Soal Bentrok di PT GNI, Legislator PKS Anggap Pemerintah Lemah
Anggota Komisi VII DPR RI fraksi PKS Mulyanto menganggap pemerintah lemah hadapi manajemen PT. Gunbuster Nichel Industry (GNI).
Penulis: Chaerul Umam
Editor: Theresia Felisiani
TRIBUNNEWS.COM, JAKARTA - Anggota Komisi VII DPR RI fraksi PKS Mulyanto menganggap pemerintah lemah hadapi manajemen PT. Gunbuster Nichel Industry (GNI).
Sebagai pemegang otoritas kekuasaan harusnya pemerintah bisa memaksa pihak GNI membuka semua data operasional perusahaan, yang diduga menjadi penyebab bentrok maut Sabtu (14/1/2023) lalu.
Bukan malah sekedar meminta atau sebatas mengimbau.
Menurut Mulyanto, pemerintah harus hadir dalam perkara yang serius seperti ini.
Usut akar masalah bentrok ini secara objektif sehingga tidak ada satu pihak yang dirugikan.
"Pemerintah punya kewenangan memaksa PT. GNI bersikap terbuka dan profesional terkait tenaga kerja mereka serta menjamin suasana yang kondusif bagi produktivitas kerja," kata Mulyanto dalam keterangannya, Jumat (20/1/2023).
"Dengan kewenangan yang ada harusnya Pemerintah bisa bergerak cepat menemukan akar masalahnya.

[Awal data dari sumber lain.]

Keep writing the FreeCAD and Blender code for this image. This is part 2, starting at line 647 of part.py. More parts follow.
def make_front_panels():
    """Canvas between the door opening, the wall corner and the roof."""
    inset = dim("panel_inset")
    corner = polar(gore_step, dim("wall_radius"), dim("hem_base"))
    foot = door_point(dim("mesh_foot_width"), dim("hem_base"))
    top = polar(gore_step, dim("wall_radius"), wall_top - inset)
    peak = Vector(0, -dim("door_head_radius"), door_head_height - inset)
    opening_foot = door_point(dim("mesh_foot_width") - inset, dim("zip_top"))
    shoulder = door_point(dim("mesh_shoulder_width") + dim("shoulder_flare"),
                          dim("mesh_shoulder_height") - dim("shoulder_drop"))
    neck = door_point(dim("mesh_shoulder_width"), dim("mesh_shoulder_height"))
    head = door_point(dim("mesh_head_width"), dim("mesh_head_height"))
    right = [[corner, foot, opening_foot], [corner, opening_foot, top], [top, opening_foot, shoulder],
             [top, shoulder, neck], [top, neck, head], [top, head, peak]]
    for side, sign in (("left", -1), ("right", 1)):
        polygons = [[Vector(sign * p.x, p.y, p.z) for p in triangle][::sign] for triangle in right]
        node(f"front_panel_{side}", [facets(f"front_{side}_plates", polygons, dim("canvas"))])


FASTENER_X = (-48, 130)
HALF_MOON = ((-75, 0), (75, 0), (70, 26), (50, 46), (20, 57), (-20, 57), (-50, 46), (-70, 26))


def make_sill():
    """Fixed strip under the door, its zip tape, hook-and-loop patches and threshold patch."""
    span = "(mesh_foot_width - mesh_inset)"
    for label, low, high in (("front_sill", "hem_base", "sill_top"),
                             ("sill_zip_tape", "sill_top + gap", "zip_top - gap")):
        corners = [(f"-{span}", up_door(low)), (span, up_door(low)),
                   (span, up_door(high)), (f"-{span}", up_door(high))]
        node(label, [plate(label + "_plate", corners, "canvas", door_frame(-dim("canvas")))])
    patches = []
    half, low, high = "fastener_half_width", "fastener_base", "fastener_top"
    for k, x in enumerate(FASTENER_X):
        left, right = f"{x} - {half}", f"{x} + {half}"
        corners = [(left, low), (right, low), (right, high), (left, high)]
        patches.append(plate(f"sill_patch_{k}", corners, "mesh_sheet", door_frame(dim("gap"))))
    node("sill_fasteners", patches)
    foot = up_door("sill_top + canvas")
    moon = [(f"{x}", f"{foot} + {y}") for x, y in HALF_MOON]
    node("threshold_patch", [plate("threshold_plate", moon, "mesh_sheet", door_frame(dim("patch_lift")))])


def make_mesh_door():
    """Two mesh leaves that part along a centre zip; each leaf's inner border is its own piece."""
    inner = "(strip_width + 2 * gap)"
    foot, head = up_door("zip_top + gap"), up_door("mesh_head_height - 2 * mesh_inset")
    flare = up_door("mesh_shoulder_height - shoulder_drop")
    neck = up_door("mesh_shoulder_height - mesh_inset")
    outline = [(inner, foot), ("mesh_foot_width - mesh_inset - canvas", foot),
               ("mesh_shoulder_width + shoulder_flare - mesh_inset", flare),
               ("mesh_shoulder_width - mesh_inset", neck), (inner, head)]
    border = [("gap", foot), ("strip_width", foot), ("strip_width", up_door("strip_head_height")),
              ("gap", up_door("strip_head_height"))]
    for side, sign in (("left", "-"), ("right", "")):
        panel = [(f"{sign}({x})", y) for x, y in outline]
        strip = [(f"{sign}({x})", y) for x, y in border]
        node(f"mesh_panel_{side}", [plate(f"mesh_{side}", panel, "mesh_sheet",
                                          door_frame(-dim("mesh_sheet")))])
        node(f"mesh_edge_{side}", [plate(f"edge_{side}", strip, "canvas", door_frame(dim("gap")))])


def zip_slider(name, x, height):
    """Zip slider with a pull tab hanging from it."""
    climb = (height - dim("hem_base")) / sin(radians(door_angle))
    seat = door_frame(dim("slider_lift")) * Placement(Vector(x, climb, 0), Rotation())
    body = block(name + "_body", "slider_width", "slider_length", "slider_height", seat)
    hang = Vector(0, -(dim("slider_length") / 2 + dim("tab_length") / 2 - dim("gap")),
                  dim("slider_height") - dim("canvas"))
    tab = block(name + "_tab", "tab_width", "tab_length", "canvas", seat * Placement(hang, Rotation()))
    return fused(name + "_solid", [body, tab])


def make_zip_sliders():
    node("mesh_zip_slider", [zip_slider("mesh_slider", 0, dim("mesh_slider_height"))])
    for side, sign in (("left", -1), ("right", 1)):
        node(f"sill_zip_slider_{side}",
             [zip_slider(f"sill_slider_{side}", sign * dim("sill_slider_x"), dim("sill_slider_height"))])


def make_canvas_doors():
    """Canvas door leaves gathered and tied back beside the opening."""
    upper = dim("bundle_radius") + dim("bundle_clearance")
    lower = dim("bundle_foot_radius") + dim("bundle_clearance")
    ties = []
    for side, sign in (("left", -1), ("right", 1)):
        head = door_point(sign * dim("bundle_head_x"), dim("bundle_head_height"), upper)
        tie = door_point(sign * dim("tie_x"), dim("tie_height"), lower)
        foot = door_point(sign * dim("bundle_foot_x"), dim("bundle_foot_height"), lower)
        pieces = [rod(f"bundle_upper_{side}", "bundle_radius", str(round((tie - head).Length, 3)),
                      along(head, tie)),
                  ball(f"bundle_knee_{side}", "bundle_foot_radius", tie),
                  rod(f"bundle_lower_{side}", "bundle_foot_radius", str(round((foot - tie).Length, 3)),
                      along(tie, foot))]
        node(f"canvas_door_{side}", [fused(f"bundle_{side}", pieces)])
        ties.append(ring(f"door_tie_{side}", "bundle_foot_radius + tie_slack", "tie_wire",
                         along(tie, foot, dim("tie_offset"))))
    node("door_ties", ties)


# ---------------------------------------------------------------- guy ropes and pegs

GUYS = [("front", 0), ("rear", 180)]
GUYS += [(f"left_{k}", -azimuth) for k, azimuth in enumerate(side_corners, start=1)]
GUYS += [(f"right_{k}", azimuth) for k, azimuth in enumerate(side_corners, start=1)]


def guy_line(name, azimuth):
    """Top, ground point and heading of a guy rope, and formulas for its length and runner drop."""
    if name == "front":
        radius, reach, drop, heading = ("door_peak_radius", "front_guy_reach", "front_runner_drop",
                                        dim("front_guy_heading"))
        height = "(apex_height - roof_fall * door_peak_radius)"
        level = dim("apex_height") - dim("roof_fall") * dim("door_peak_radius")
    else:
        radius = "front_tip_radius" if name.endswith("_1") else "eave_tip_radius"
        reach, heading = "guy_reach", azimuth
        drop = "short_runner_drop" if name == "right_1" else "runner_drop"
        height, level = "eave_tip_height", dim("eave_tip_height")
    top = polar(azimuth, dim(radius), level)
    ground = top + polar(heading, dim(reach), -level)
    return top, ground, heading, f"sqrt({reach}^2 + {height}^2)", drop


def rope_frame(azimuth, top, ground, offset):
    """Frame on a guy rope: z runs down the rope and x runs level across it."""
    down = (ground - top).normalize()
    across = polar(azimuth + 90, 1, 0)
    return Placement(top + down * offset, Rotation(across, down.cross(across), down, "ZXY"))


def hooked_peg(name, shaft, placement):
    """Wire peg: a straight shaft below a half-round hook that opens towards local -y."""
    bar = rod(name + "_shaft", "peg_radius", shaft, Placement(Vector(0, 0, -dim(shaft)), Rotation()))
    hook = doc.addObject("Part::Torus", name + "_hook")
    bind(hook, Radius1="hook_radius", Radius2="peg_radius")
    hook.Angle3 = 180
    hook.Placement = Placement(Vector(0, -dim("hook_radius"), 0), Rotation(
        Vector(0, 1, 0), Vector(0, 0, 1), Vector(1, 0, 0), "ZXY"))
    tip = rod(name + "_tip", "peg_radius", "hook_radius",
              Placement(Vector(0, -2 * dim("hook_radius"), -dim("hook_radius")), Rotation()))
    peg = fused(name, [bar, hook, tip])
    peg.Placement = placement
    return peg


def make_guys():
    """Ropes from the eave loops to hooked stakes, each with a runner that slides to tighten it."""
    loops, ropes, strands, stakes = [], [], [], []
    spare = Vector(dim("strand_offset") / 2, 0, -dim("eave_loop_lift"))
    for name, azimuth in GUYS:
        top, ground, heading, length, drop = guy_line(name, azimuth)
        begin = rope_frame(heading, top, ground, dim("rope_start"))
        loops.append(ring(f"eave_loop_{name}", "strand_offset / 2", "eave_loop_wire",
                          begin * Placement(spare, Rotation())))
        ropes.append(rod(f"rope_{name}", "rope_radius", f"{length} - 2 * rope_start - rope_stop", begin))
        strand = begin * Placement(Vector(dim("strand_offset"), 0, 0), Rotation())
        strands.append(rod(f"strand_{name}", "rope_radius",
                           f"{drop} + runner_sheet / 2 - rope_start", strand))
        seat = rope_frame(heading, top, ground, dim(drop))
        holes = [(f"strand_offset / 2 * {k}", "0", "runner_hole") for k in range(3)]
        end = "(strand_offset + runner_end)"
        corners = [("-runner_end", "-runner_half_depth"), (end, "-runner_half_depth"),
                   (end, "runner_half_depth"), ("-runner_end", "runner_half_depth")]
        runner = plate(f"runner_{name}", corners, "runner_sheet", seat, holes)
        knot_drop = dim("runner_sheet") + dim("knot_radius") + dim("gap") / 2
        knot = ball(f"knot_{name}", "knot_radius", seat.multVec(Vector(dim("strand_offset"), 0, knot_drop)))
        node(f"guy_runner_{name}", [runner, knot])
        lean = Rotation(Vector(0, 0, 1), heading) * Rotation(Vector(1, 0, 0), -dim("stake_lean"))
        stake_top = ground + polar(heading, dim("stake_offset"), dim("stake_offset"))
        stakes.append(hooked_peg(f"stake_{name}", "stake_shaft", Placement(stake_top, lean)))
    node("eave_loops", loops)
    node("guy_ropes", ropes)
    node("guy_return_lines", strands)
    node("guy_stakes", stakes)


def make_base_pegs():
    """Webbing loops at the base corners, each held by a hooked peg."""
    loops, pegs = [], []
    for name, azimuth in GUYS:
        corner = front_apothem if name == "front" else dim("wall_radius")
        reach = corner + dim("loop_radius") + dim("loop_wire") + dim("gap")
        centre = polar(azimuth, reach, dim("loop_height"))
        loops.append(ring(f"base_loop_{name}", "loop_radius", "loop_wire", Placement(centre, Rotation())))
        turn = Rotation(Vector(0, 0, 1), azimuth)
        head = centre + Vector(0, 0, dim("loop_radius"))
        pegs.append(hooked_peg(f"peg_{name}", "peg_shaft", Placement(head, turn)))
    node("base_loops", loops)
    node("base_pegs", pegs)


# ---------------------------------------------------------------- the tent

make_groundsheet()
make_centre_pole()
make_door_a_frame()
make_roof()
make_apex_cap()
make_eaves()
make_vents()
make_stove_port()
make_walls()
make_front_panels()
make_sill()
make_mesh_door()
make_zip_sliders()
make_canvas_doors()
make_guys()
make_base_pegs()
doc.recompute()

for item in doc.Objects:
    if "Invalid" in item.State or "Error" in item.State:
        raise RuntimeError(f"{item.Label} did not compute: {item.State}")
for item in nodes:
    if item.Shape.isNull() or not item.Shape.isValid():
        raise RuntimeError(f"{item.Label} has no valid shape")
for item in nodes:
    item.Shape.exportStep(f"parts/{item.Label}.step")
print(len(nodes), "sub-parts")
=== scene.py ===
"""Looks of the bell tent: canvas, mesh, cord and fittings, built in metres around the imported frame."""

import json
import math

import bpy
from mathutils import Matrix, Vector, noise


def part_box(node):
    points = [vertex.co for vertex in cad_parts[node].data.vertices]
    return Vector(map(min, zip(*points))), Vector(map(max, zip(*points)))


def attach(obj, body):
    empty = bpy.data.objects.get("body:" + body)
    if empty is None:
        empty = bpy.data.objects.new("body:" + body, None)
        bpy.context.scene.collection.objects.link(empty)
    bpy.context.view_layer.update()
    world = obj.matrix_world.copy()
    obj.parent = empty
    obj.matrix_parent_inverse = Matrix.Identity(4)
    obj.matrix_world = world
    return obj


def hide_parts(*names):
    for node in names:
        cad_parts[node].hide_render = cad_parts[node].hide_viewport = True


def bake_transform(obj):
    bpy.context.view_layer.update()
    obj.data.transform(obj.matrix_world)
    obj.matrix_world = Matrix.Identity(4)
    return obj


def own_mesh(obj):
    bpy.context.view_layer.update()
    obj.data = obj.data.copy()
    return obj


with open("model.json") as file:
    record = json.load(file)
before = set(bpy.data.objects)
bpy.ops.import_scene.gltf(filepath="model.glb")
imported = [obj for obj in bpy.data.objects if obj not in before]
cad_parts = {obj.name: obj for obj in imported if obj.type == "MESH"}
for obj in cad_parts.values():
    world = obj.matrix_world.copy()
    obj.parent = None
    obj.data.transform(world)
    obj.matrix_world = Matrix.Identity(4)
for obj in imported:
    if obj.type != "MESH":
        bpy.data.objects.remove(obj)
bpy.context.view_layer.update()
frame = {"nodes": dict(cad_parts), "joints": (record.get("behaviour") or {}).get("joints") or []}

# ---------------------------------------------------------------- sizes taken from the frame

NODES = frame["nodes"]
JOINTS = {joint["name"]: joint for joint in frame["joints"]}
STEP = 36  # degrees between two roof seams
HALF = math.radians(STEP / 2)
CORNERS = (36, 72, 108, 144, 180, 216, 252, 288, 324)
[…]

Bukan sekedar mengimbau. Kalau sekedar mengimbau siapapun bisa," lanjut Mulyanto.
Mulyanto menyebut sikap lemah seperti itu menunjukan pemerintah tidak punya wibawa di hadapan PT. GNI.
Padahal negara yang diwakili Pemerintah memiliki kewenangan yang bersifat “mengikat” dan “memaksa” siapapun untuk mematuhi aturan yang berlaku.
Baca juga: Komisi III DPR akan Kunjungi PT GNI Morowali, Lokasi Bentrokan yang Tewaskan 2 Pekerja
Melalui instrumen regulasi dan kelembagan kementerian yang ada, Pemerintah harus dapat melakukan pengaturan dan pengawasan untuk memastikan, bahwa berbagai upaya investasi pengelolaan SDA di Indonesia sebesar-besarnya digunakan untuk kemakmuran masyarakat.
"Pemerintah jangan tumpul ke atas dan tajam ke bawah. Terkesan lembek kepada investor China dan keras terhadap pekerja lokal," ujar Mulyanto.
Mulyanto menambahkan akar masalah yang memicu mogok kerja yang berbuntut bentrok antar kelompok pekerja di atas adalah soal ketidakadilan upah dan K3.
Namun hal ini tidak ditanggapi secara proporsional oleh PT.GNI, bahkan sampai kasus terjadinya ledakan kebakaran smelter yang menewaskan dua orang pekerja.
"Ini kan soal serius bagi keamananan dan keselamatan kerja dan masyarakat yang menuntut peran pengaturan dan pengawasan pemerintah.
Karena itu negara harus hadir dan dirasakan kehadirannya oleh masyarakat melalui pemeriksaan, audit atau penilaian kelayakan teknologi, mesin, peralatan serta SOP operasi perusahaan khususnya smelter.
"Kalau melanggar, maka pemerintah jangan sungkan-sungkan untuk mencabut izin operasional PT.GNI ini," ujarnya.
Mulyanto mendesak pemerintah mengevaluasi total program hilirisasi nikel, termasuk keberadaan TKA, baik jumlah, kualifikasi dan proses registrasinya.
Menurutnya persoalan ini menjadi perhatian publik, yang selama ini terkesan tertutup. Pemerintah juga harus membuka soal ini sejelas-jelasnya ke publik.
Untuk diketahui, Pemerintah diwakili Menkopolhukam Mahfud MD menyampaikan sikap yang utamanya mengimbau agar PT GNI bisa bersikap lebih terbuka sehingga pemerintah dapat mempunyai data tentang semua tenaga kerja dan pelaksanaan pengamanan di dalam lingkungan perusahaan yang beroperasi di wilayah Republik Indonesia.
Kemudian Menkopolhukam juga meminta agar perusahaan harus lebih profesional dalam menjamin terjadinya kerja-kerja yang kondusif agar tidak terjadi bentrok antar kelompok-kelompok pekerja.